Exercise task
Starting at the line with "cad_parts[obj.name] = obj" and stopping at the line with "for member in", repeat each line exactly. Include both and omit the rest.

Collected data
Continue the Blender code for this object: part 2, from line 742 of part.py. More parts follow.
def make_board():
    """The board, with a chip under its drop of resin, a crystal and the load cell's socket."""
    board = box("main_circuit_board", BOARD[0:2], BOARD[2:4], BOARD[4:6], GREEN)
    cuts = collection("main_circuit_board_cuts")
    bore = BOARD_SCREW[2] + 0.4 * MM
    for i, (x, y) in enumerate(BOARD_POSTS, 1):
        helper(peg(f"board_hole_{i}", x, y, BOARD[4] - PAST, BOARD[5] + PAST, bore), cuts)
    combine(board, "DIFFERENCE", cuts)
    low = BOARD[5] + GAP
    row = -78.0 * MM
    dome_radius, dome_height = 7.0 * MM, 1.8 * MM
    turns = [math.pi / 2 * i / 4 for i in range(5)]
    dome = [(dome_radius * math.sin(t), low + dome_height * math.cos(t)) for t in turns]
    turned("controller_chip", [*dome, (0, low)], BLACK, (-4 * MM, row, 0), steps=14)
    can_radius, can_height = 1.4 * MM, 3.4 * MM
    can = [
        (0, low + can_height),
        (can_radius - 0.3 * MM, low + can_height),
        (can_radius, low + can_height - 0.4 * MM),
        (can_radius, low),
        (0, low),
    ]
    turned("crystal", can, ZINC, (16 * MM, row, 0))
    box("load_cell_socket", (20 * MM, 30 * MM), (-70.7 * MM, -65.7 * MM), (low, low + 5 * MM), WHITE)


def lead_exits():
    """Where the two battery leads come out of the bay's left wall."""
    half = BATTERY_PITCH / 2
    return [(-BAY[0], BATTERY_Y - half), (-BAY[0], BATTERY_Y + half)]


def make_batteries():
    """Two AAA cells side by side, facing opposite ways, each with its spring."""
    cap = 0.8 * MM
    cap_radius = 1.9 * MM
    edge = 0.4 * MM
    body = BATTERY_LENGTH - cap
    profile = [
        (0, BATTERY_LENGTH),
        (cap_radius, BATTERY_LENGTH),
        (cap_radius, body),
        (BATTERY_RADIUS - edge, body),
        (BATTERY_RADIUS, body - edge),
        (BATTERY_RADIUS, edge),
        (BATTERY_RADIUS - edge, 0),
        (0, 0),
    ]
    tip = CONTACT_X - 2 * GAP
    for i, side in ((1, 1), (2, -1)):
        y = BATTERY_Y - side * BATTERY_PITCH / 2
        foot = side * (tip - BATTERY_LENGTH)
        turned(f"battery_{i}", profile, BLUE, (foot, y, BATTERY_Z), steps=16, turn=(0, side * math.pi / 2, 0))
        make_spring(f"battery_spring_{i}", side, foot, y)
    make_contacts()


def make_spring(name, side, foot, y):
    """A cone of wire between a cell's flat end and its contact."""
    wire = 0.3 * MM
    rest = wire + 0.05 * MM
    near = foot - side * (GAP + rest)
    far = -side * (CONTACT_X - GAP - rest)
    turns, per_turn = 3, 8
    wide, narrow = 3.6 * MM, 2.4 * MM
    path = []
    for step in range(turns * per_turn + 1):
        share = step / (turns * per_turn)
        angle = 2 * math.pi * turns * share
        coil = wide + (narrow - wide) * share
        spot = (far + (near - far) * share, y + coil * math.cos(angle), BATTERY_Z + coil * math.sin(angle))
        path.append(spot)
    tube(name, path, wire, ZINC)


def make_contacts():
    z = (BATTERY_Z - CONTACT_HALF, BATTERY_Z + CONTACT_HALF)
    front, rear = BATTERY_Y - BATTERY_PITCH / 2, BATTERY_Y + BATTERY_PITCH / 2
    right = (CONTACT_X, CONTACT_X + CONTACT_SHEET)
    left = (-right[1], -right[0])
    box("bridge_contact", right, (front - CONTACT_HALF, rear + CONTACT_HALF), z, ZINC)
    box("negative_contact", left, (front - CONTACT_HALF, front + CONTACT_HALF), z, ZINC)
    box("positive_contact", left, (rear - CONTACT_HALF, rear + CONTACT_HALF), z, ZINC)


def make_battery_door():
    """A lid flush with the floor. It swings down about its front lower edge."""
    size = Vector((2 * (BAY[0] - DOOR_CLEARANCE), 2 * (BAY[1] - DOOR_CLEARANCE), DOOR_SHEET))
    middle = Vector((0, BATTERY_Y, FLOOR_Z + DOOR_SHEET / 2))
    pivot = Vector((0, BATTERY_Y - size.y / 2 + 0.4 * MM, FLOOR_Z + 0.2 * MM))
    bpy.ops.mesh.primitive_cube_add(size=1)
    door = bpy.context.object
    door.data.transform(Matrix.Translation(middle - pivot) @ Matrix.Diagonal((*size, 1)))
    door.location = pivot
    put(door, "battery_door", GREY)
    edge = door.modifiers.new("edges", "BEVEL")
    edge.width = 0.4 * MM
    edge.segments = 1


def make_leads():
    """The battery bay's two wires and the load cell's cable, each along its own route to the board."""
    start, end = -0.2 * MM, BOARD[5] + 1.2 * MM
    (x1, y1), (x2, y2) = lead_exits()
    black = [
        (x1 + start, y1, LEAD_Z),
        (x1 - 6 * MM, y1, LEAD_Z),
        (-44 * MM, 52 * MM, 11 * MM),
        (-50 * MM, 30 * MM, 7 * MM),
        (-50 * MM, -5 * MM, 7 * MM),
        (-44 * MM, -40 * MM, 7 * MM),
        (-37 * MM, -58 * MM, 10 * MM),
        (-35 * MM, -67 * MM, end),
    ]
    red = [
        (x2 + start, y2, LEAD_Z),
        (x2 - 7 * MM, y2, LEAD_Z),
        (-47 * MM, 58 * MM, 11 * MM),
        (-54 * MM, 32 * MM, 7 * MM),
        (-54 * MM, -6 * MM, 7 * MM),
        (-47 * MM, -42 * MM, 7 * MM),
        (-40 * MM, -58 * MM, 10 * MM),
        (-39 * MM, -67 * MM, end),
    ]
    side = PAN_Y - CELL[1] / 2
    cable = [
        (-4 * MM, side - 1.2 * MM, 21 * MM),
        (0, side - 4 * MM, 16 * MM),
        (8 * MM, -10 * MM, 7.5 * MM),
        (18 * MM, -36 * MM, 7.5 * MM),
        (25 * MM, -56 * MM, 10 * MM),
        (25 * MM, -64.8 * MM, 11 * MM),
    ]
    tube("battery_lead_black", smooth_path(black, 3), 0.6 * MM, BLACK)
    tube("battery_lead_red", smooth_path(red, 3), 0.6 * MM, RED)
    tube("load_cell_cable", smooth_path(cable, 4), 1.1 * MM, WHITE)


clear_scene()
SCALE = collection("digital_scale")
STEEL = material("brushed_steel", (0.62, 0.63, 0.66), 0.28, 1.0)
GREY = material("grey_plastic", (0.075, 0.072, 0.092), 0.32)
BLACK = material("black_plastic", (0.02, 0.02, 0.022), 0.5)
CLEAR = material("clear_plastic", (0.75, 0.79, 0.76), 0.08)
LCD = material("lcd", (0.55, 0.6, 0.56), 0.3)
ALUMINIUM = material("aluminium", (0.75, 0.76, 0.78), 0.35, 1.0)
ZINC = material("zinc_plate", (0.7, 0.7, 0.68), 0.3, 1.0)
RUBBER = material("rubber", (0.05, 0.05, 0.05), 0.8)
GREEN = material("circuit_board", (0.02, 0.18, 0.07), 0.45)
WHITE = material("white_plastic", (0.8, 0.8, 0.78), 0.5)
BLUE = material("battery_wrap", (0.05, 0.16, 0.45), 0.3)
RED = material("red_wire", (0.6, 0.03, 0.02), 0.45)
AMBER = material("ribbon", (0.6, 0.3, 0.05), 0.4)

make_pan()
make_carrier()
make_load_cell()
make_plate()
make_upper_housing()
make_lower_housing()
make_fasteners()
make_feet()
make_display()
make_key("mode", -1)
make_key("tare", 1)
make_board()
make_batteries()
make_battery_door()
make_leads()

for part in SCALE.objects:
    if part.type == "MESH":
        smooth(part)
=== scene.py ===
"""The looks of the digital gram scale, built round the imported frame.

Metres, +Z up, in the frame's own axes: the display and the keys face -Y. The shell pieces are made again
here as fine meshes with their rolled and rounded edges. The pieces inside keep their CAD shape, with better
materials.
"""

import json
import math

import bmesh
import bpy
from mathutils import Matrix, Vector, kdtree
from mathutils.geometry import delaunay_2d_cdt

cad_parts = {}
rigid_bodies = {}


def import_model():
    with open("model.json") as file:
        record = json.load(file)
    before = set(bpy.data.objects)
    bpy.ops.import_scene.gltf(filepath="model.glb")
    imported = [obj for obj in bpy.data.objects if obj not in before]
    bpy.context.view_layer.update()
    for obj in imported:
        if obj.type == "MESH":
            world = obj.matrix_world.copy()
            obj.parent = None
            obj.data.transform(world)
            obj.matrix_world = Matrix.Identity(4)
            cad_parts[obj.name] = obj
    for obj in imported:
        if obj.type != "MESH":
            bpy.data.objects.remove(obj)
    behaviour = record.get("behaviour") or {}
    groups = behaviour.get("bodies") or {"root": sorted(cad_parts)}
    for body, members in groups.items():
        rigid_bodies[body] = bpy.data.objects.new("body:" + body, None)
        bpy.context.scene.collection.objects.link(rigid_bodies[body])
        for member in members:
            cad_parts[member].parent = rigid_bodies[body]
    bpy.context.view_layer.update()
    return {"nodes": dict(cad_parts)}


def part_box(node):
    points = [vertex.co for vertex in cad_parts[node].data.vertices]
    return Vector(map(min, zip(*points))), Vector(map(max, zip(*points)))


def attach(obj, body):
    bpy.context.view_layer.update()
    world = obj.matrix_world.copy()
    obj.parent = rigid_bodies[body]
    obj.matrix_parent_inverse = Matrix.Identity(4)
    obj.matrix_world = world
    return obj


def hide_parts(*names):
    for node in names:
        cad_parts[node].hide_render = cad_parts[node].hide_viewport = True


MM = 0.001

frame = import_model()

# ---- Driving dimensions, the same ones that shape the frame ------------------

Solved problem
            cad_parts[obj.name] = obj
    for obj in imported:
        if obj.type != "MESH":
            bpy.data.objects.remove(obj)
    behaviour = record.get("behaviour") or {}
    groups = behaviour.get("bodies") or {"root": sorted(cad_parts)}
    for body, members in groups.items():
        rigid_bodies[body] = bpy.data.objects.new("body:" + body, None)
        bpy.context.scene.collection.objects.link(rigid_bodies[body])
        for member in members:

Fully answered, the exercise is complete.